**TASK TO COMPLETE:**
Write out the whole of the material exactly.

**DATASET EXTRACT:**
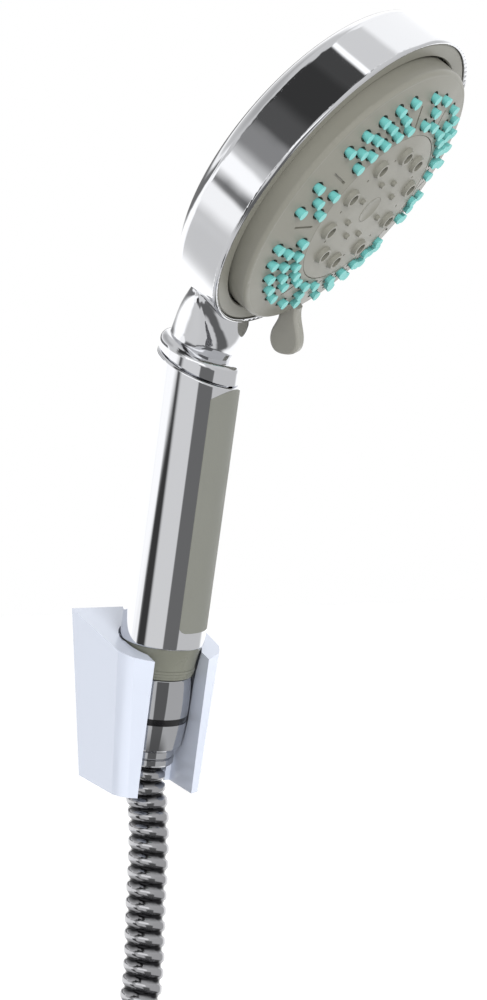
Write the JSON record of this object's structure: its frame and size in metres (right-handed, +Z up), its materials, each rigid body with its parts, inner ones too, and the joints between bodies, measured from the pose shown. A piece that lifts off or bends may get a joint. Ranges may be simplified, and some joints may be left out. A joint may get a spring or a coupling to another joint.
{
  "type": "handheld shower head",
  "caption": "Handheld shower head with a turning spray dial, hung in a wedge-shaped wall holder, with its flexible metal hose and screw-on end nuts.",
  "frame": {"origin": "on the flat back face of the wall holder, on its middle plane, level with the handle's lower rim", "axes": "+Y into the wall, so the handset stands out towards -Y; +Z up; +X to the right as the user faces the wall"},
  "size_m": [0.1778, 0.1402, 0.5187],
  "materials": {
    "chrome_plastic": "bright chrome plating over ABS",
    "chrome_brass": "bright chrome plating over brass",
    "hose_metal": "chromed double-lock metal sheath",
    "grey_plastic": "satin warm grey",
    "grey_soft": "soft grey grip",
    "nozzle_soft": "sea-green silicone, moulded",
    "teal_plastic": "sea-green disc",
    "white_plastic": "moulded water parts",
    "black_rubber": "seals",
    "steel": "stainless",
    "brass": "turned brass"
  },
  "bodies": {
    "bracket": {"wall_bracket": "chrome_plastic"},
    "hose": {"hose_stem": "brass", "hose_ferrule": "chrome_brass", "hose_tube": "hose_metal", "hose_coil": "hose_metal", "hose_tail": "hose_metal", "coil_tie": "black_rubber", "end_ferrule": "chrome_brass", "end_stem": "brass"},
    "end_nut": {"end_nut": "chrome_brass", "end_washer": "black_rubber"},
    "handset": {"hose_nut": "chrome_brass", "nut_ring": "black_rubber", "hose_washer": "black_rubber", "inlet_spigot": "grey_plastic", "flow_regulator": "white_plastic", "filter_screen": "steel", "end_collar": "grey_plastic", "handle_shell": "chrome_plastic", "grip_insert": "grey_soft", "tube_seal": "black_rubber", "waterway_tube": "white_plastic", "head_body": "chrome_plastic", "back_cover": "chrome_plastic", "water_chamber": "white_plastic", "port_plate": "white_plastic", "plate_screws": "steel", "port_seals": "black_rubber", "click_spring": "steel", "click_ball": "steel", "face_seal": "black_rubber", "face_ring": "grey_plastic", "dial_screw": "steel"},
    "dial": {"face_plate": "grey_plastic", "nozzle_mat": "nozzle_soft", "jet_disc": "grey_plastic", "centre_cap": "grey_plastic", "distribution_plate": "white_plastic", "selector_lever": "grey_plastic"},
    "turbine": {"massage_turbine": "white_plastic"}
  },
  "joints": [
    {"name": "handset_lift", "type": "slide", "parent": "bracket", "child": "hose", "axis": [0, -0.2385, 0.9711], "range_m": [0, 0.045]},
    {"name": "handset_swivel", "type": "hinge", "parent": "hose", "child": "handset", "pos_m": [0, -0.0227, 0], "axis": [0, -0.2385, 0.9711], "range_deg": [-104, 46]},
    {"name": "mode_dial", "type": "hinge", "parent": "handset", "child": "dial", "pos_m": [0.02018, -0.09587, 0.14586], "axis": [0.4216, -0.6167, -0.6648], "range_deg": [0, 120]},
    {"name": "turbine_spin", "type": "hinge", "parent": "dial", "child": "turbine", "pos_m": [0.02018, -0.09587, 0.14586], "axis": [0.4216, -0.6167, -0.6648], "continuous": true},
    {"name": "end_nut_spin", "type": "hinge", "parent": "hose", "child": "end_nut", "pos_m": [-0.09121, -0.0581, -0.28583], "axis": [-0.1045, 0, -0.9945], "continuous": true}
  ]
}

**RESPONSE TO THE EXERCISE:**
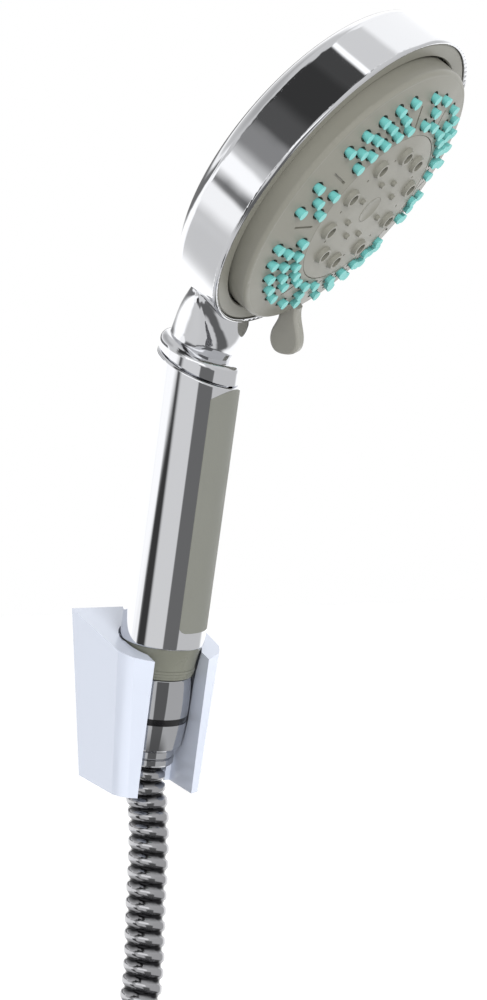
Write the JSON record of this object's structure: its frame and size in metres (right-handed, +Z up), its materials, each rigid body with its parts, inner ones too, and the joints between bodies, measured from the pose shown. A piece that lifts off or bends may get a joint. Ranges may be simplified, and some joints may be left out. A joint may get a spring or a coupling to another joint.
{
  "type": "handheld shower head",
  "caption": "Handheld shower head with a turning spray dial, hung in a wedge-shaped wall holder, with its flexible metal hose and screw-on end nuts.",
  "frame": {"origin": "on the flat back face of the wall holder, on its middle plane, level with the handle's lower rim", "axes": "+Y into the wall, so the handset stands out towards -Y; +Z up; +X to the right as the user faces the wall"},
  "size_m": [0.1778, 0.1402, 0.5187],
  "materials": {
    "chrome_plastic": "bright chrome plating over ABS",
    "chrome_brass": "bright chrome plating over brass",
    "hose_metal": "chromed double-lock metal sheath",
    "grey_plastic": "satin warm grey",
    "grey_soft": "soft grey grip",
    "nozzle_soft": "sea-green silicone, moulded",
    "teal_plastic": "sea-green disc",
    "white_plastic": "moulded water parts",
    "black_rubber": "seals",
    "steel": "stainless",
    "brass": "turned brass"
  },
  "bodies": {
    "bracket": {"wall_bracket": "chrome_plastic"},
    "hose": {"hose_stem": "brass", "hose_ferrule": "chrome_brass", "hose_tube": "hose_metal", "hose_coil": "hose_metal", "hose_tail": "hose_metal", "coil_tie": "black_rubber", "end_ferrule": "chrome_brass", "end_stem": "brass"},
    "end_nut": {"end_nut": "chrome_brass", "end_washer": "black_rubber"},
    "handset": {"hose_nut": "chrome_brass", "nut_ring": "black_rubber", "hose_washer": "black_rubber", "inlet_spigot": "grey_plastic", "flow_regulator": "white_plastic", "filter_screen": "steel", "end_collar": "grey_plastic", "handle_shell": "chrome_plastic", "grip_insert": "grey_soft", "tube_seal": "black_rubber", "waterway_tube": "white_plastic", "head_body": "chrome_plastic", "back_cover": "chrome_plastic", "water_chamber": "white_plastic", "port_plate": "white_plastic", "plate_screws": "steel", "port_seals": "black_rubber", "click_spring": "steel", "click_ball": "steel", "face_seal": "black_rubber", "face_ring": "grey_plastic", "dial_screw": "steel"},
    "dial": {"face_plate": "grey_plastic", "nozzle_mat": "nozzle_soft", "jet_disc": "grey_plastic", "centre_cap": "grey_plastic", "distribution_plate": "white_plastic", "selector_lever": "grey_plastic"},
    "turbine": {"massage_turbine": "white_plastic"}
  },
  "joints": [
    {"name": "handset_lift", "type": "slide", "parent": "bracket", "child": "hose", "axis": [0, -0.2385, 0.9711], "range_m": [0, 0.045]},
    {"name": "handset_swivel", "type": "hinge", "parent": "hose", "child": "handset", "pos_m": [0, -0.0227, 0], "axis": [0, -0.2385, 0.9711], "range_deg": [-104, 46]},
    {"name": "mode_dial", "type": "hinge", "parent": "handset", "child": "dial", "pos_m": [0.02018, -0.09587, 0.14586], "axis": [0.4216, -0.6167, -0.6648], "range_deg": [0, 120]},
    {"name": "turbine_spin", "type": "hinge", "parent": "dial", "child": "turbine", "pos_m": [0.02018, -0.09587, 0.14586], "axis": [0.4216, -0.6167, -0.6648], "continuous": true},
    {"name": "end_nut_spin", "type": "hinge", "parent": "hose", "child": "end_nut", "pos_m": [-0.09121, -0.0581, -0.28583], "axis": [-0.1045, 0, -0.9945], "continuous": true}
  ]
}